▶ **Requirement**
In the entries that follow, how many lines contain the word "joints"? Answer with the number only.

▶ **Data supplied**
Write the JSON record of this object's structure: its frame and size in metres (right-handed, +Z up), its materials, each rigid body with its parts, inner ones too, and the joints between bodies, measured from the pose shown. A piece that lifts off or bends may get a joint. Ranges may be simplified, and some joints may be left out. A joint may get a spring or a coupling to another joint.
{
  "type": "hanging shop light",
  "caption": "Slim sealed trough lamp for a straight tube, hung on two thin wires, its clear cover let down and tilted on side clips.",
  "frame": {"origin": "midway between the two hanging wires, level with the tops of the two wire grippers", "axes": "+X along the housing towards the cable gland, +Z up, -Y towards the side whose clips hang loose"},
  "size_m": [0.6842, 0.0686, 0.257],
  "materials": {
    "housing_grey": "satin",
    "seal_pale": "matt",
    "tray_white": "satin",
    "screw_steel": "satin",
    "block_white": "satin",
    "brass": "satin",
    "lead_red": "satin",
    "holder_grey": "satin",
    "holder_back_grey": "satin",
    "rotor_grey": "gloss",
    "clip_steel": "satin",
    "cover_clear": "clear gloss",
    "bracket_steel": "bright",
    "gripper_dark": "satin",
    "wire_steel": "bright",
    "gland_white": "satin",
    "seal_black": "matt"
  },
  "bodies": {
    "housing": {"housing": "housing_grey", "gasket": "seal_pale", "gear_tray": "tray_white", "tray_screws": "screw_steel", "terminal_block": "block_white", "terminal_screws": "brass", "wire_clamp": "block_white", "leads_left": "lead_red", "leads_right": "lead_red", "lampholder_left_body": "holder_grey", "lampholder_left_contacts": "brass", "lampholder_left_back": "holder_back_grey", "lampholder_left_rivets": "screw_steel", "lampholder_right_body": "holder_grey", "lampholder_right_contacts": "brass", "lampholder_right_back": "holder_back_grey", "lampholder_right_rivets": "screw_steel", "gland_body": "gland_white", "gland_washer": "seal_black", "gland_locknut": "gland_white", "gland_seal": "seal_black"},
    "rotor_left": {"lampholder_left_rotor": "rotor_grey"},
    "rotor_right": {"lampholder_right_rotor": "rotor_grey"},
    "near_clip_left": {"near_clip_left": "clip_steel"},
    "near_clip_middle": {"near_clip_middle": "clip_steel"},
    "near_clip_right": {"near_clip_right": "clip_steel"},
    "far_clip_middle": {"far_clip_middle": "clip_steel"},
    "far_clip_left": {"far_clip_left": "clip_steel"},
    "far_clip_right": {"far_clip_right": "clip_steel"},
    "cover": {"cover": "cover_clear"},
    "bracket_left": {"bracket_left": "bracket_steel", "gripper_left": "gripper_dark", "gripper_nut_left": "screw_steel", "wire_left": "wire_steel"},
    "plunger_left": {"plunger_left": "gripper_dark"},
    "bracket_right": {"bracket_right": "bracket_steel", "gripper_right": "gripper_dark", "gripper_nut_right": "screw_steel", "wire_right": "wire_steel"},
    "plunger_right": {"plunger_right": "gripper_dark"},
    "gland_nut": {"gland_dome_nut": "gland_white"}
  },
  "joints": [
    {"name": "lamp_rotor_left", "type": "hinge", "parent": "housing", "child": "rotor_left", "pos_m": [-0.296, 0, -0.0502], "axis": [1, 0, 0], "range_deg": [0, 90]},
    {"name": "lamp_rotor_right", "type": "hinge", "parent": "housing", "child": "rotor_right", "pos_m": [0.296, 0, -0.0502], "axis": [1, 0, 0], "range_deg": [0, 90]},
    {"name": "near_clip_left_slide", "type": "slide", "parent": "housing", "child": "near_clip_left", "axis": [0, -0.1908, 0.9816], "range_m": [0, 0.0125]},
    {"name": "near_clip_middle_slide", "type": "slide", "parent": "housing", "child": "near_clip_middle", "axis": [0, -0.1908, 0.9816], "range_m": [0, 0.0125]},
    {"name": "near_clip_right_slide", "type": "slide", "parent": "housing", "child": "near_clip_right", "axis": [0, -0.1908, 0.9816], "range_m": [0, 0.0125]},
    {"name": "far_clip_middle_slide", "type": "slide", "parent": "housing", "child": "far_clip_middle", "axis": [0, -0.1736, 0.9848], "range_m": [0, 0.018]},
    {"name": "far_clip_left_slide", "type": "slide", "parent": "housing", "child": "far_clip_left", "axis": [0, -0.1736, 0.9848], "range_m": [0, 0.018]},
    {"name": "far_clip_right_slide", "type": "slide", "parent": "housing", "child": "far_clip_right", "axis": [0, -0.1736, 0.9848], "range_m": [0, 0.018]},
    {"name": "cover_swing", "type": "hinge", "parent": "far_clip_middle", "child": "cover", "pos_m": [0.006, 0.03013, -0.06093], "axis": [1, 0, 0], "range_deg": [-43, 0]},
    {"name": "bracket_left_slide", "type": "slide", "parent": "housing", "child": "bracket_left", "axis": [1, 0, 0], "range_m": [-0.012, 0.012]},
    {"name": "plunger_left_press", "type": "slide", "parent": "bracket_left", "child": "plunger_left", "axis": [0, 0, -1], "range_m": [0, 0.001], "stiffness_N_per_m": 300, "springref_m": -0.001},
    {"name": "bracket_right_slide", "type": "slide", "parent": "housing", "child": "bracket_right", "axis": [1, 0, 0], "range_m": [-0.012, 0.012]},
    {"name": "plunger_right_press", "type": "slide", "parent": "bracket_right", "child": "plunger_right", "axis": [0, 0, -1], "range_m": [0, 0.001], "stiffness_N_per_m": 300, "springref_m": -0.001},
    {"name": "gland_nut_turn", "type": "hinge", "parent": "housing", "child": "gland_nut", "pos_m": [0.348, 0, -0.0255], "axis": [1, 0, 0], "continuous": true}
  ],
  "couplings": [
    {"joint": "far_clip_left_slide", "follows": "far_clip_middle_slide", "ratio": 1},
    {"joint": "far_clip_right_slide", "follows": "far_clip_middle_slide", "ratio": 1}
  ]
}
* * *
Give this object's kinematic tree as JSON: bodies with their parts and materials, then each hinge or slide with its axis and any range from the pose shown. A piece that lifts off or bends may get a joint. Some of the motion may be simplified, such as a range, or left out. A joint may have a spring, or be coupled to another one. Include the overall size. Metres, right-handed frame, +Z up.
--
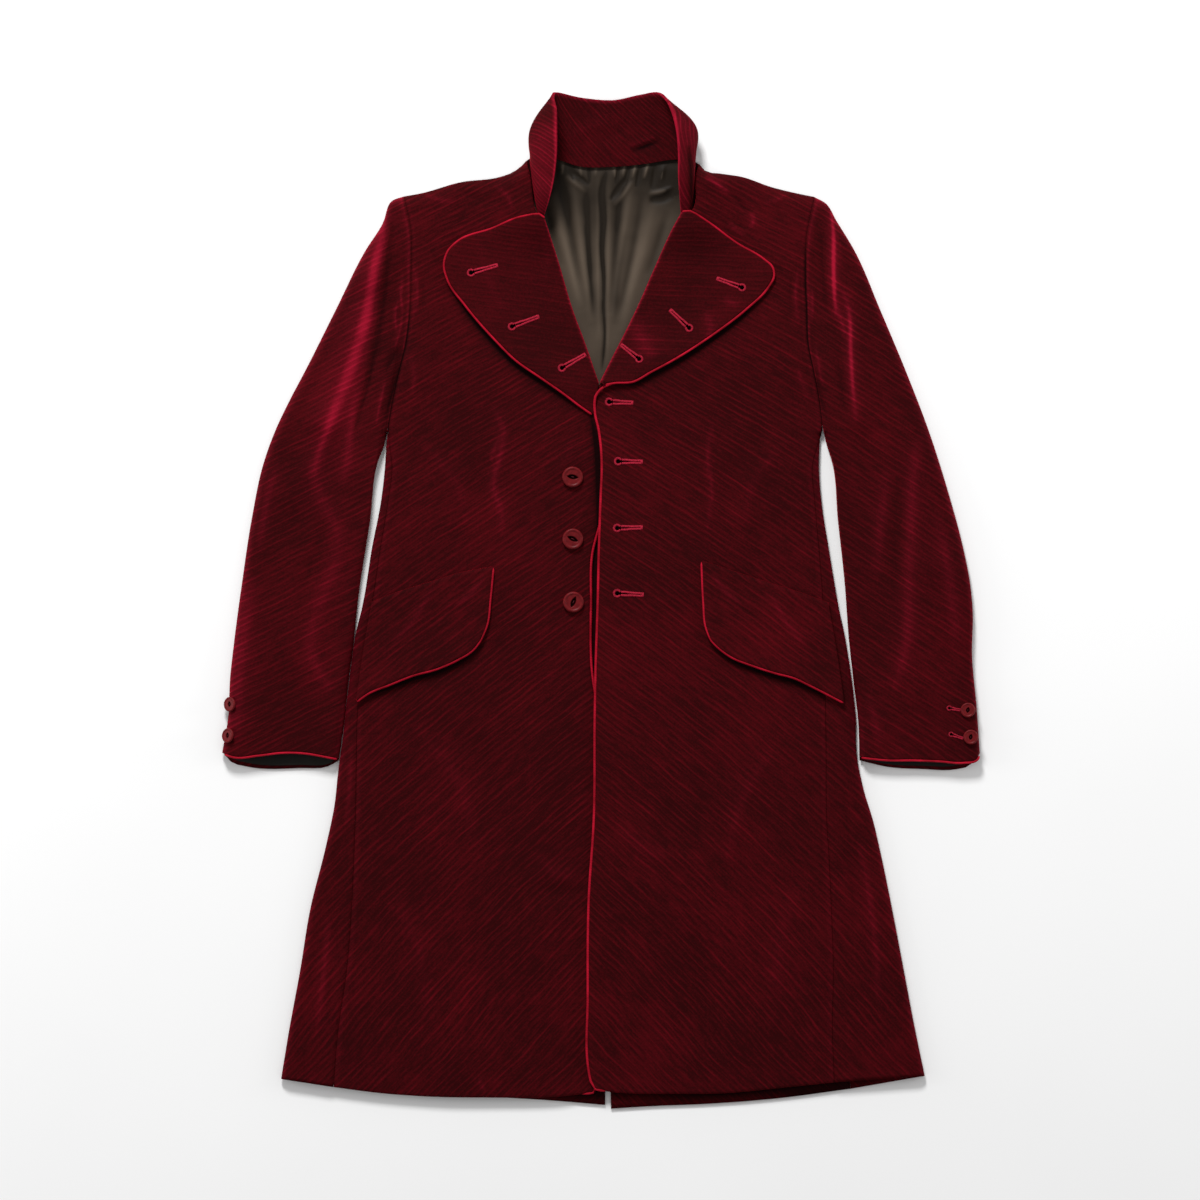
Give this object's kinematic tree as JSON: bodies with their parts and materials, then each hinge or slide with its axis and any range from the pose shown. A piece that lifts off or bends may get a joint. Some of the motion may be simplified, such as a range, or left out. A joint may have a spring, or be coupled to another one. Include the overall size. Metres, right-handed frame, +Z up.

▶ **Worked solution**
2